Suingue e tradição misturada à contemporaneidade, aliás, é o que de melhor nos apresenta o álbum. Felipe Cordeiro convence, por exemplo, quando investe sem restrições na guitarrada, ritmo construído com guitarras nervosas, como na pulsante “Lambada com Farinha”, que traz uma inesperada introdução metida à erudita, com orquestração tensa. Um toque diferente para quem busca, claramente, diferenciais na mistura a que se propõe. Lambada com Farinha... já pensou?. Pode ser estranho, mas funciona. Assim como pega bem a cabeçuda “Conversa Fora”, na qual viaja, sem pudor, no tecnobrega – sem aquelas repetições sonoras enervantes de certos grupelhos, vide Dejavu – e de quebra oferece um mantra pegajoso: “Não ponha rancor pra dentro/só jogue conversa fora”. Um bom conselho dado de graça, como diria o velho Chico Buarque. Nessa linha mais pop, Cordeiro nos presenteia com duas ótimas músicas, duas das minhas preferidas “Fogo de Morena”, um irresistível carimbó com todos os elementos que o fizeram conhecido, incluindo o coro feminino malicioso, e o brega “Fim de Festa”, desses instrumentais feitos para dançar agarradinho, de preferência com algumas doses de cachaças a requentar o sangue.

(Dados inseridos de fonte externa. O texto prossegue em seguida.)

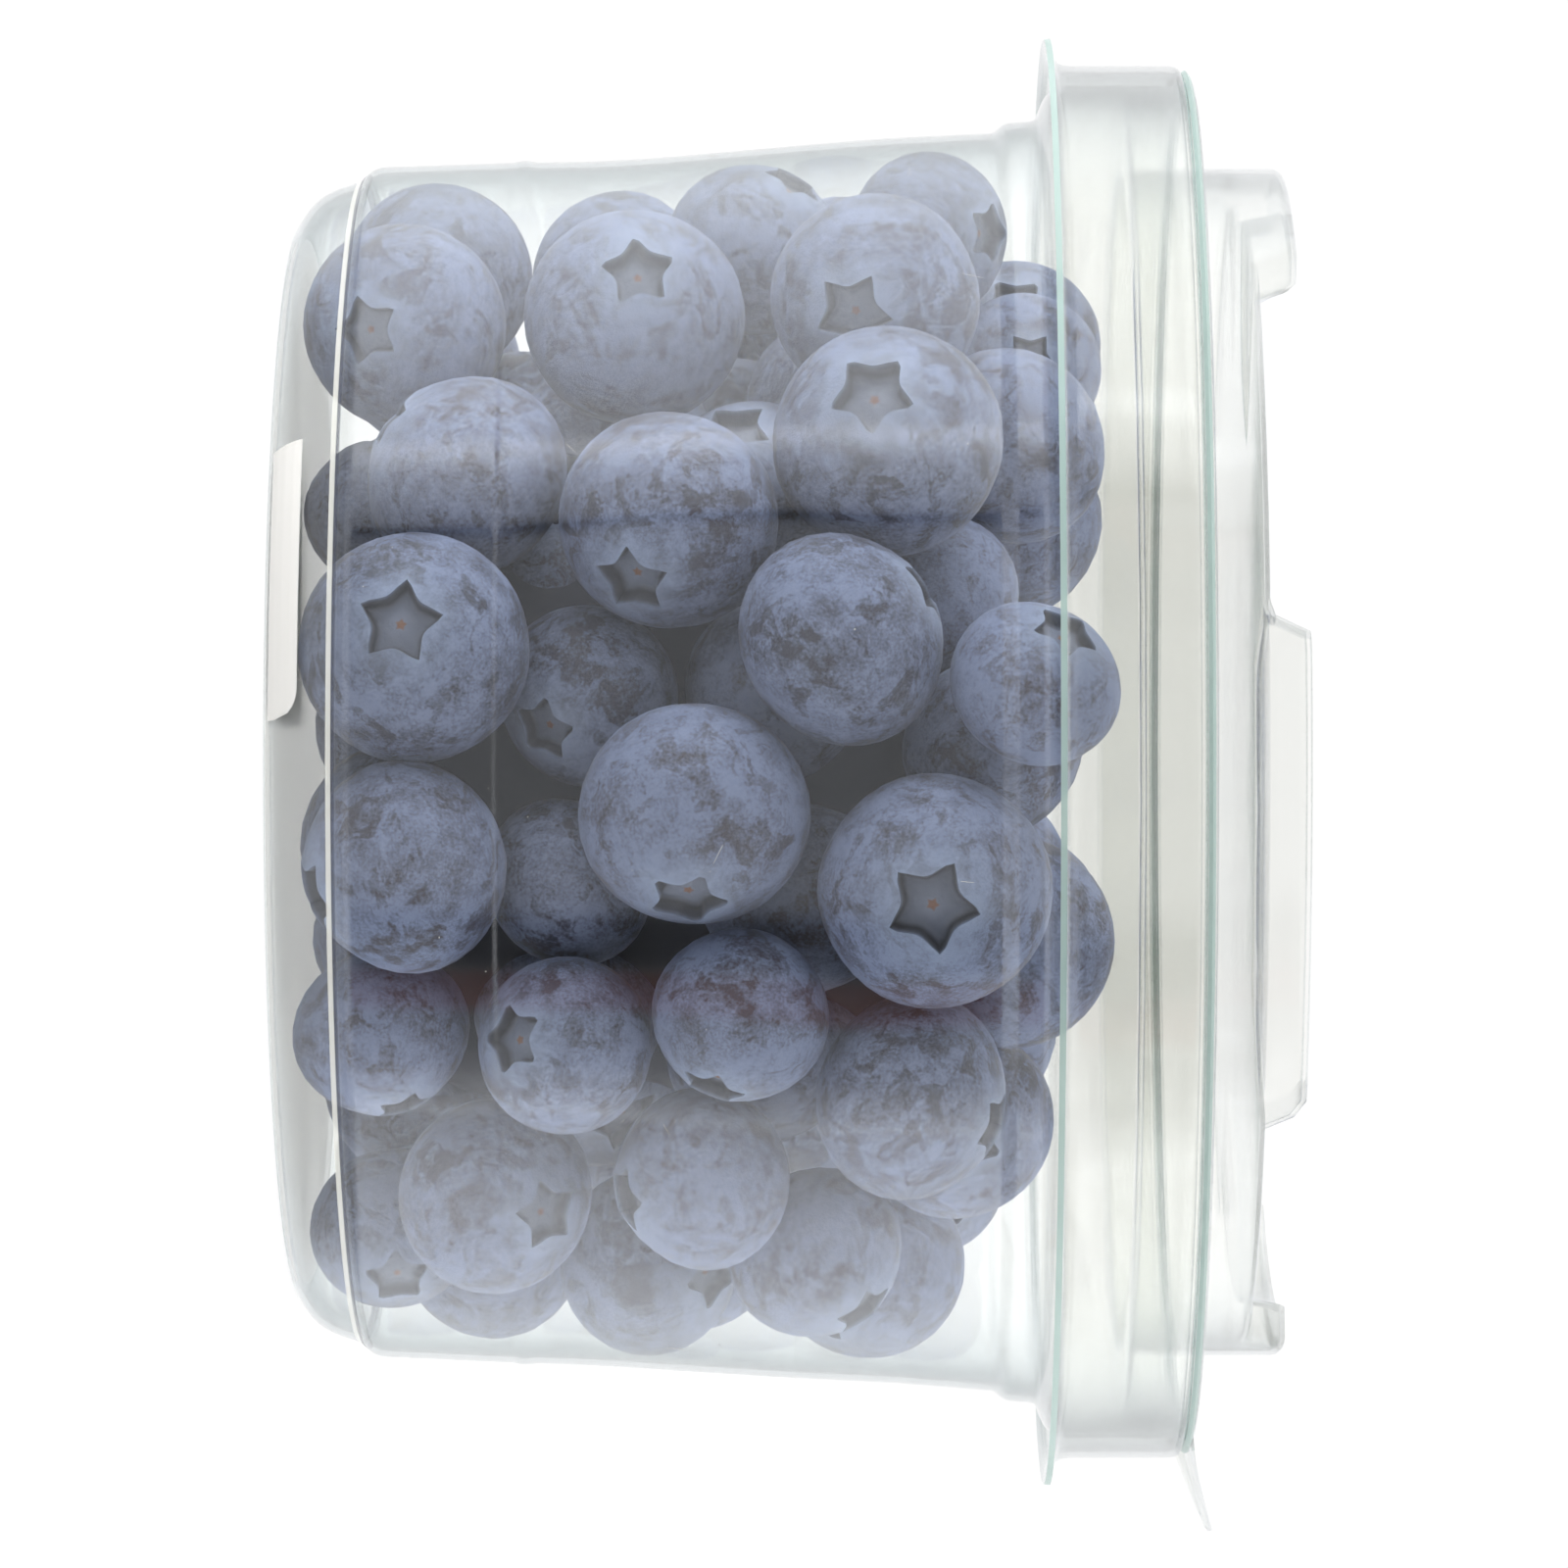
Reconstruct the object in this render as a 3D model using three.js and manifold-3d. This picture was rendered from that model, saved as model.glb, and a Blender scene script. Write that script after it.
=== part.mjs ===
// A round clear tub of blueberries, shut with a clear press-on lid.
// Millimetres, +Z up, origin on the tub's axis at the height that its foot stands on.
// The shown side faces -Y. A turn is an angle in degrees from there towards +X.
import * as THREE from 'three';
import { mergeVertices } from 'three/addons/utils/BufferGeometryUtils.js';
import Module from 'manifold-3d';

const wasm = await Module();
wasm.setup();

// Driving dimensions
const turns = 48; // flat sides round the tub and the lid
const tubSheet = 0.5;
const lidSheet = 0.4;

const floorRadius = 43.2;
const floorLift = 0.25; // of the base's underside above the foot ring
const footRadius = 44.5;
const cornerRadius = 48.25; // where the rounded bottom corner ends
const cornerHeight = 5.4;
const shoulderRadius = 49.35;
const waistRadius = 50.05;
const waistHeight = 26;
const neckRadius = 52.2;
const neckHeight = 57.8;
const ledgeHeight = 62.2;
const bandRadius = 57.75; // the rim's outer skirt
const bandInnerRadius = 56.1;
const rimHeight = 73.0;
const flangeRadius = 60.2;
const flangeHeight = 62.1;

const lidEdgeRadius = 56.9;
const lidEdgeHeight = 73.85;
const plugRadius = 55.3;
const channelHeight = 68.35;
const plateauRadius = 49.3;
const plateauHeight = 78.3;

const lugCount = 4;
const lugTurn = 11; // of the first lug's middle
const lugSpan = 50;
const lugTop = 81.5;
const lugOuterRadius = 49.2;
const lugInnerRadius = 45.4;

const tabWidth = 18;
const tabReach = 63.8;
const tabRoot = 55.6;
const tabCorner = 4;

const labelSize = [20.8, 40];
const labelCentre = [-13.3, -23.2];
const labelCorner = 4;
const labelSheet = 0.12;
const labelGap = 0.05;
const labelRadius = 42.9;

const berryCount = 132; // before the most crowded ones are left out
const smallestBerry = 13;
const largestBerry = 18;
const berrySides = [8, 5];
const berryGap = 0.35; // between the fruit and the tub
const fillHeight = 67.3; // no fruit stands higher, and the heap falls away on one side
const fillSlope = 0.42;
const slopeStart = 18;
const berryFlatness = 0.97; // height over width
const berrySwell = 0.28; // so that fruit that only touch are fused
const coreRadius = 39.5;
const coreBottom = 5;
const coreTop = 58.5;

// Closed solids and meshes

function solidOf(geometry) {
  const bare = geometry.index ? geometry.toNonIndexed() : geometry.clone();
  bare.deleteAttribute('normal');
  bare.deleteAttribute('uv');
  const merged = mergeVertices(bare, 1e-4);
  const corners = merged.index.array;
  const kept = [];
  for (let i = 0; i < corners.length; i += 3) {
    const [a, b, c] = [corners[i], corners[i + 1], corners[i + 2]];
    if (a !== b && b !== c && c !== a) {
      kept.push(a, b, c);
    }
  }
  const vertProperties = new Float32Array(merged.attributes.position.array);
  const triVerts = new Uint32Array(kept);
  return new wasm.Manifold(new wasm.Mesh({ numProp: 3, vertProperties, triVerts }));
}

function meshOf(name, solid, look) {
  const { vertProperties, triVerts } = solid.getMesh();
  const geometry = new THREE.BufferGeometry();
  geometry.setAttribute('position', new THREE.BufferAttribute(vertProperties, 3));
  geometry.setIndex(new THREE.BufferAttribute(triVerts, 1));
  geometry.computeVertexNormals();
  const mesh = new THREE.Mesh(geometry, new THREE.MeshStandardMaterial(look));
  mesh.name = name;
  return mesh;
}

function radians(degrees) {
  return (degrees * Math.PI) / 180;
}

// The point of a bend from start to end that a share of the way along it gives
function bend(start, middle, end, share) {
  const rest = 1 - share;
  return [0, 1].map((k) => rest * rest * start[k] + 2 * rest * share * middle[k] + share * share * end[k]);
}

// Both faces of a formed sheet, from the middle line of its section, as one closed outline
function sheetOutline(middle, thickness) {
  const directions = middle.slice(1).map((point, i) => {
    return new THREE.Vector2(point[0] - middle[i][0], point[1] - middle[i][1]).normalize();
  });
  const face = (side) => middle.map((point, i) => {
    const before = directions[Math.max(i - 1, 0)];
    const after = directions[Math.min(i, directions.length - 1)];
    const along = before.clone().add(after).normalize();
    const reach = (side * thickness) / 2 / along.dot(after);
    return new THREE.Vector2(point[0] + along.y * reach, point[1] - along.x * reach);
  });
  return [...face(1), ...face(-1).reverse()];
}

function turned(outline) {
  return new THREE.LatheGeometry(outline, turns).rotateX(Math.PI / 2);
}

// The tub

const cornerStart = [footRadius, tubSheet / 2];
const cornerMiddle = [47.1, 1.9];
const cornerEnd = [cornerRadius, cornerHeight];

function tubSection() {
  return [
    [0, floorLift + tubSheet / 2],
    [floorRadius, floorLift + tubSheet / 2],
    [footRadius - 0.7, tubSheet / 2],
    cornerStart,
    bend(cornerStart, cornerMiddle, cornerEnd, 0.35),
    bend(cornerStart, cornerMiddle, cornerEnd, 0.7),
    cornerEnd,
    [shoulderRadius, cornerHeight + 1.1],
    [waistRadius, waistHeight],
    [51.35, 44.7],
    [neckRadius, neckHeight],
    [neckRadius + 0.8, neckHeight + 0.9],
    [neckRadius + 1, ledgeHeight - 0.9],
    [bandInnerRadius - 0.7, ledgeHeight],
    [bandInnerRadius, ledgeHeight + 0.9],
    [bandInnerRadius, rimHeight - 0.7],
    [(bandInnerRadius + bandRadius) / 2, rimHeight],
    [bandRadius, rimHeight - 0.7],
    [bandRadius, flangeHeight + 2.3],
    [bandRadius + 0.7, flangeHeight + 0.7],
    [flangeRadius, flangeHeight],
  ];
}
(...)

Mistura do som tem boas talagadas de tradição
Apesar de toda a influência que assimilou dos ritmos regionais típicos do Pará, Felipe Cordeiro não é um Pinduca. Debaixo da ponte de sua formação musical muita água rolou. E Kitschpopcult traz também outros sons que fizeram sua cabeça. É aqui, na minha opinião, que o disco perde um pouco de sua força, mas, diga-se de passagem, sem perder a graça. Se a levada pop rock de “Fanzine Kitsch”, que lembra absurdamente o diálogo bem humorado da clássica “Você não soube me Amar”, do teatral Blitz, cai apenas no terreno do curioso, o paraense mostra-se mais afiado e sedutor em outras batidas. São os casos da boa “Dias Quentes”, com um tom circense e letra bacana, e da linda “Historinha”, que começa lentinha, ensaiando, juntamente com a poesia bem elaboradinha, um crescente que descamba na apoteose sublinhada por um ótimo solo de guitarra com equilibrada carga regional. Um instigante final de disco, um ponto final de uma história de amor a tradição, refogada pelo moderno, que pode render outros bons achados, espero com sinceridade, da estirpe desse garoto chamado Felipe Cordeiro, um artista com nome e sobrenome. Que o Pará baixe sobre nós com toda essa sua desapegada alegria.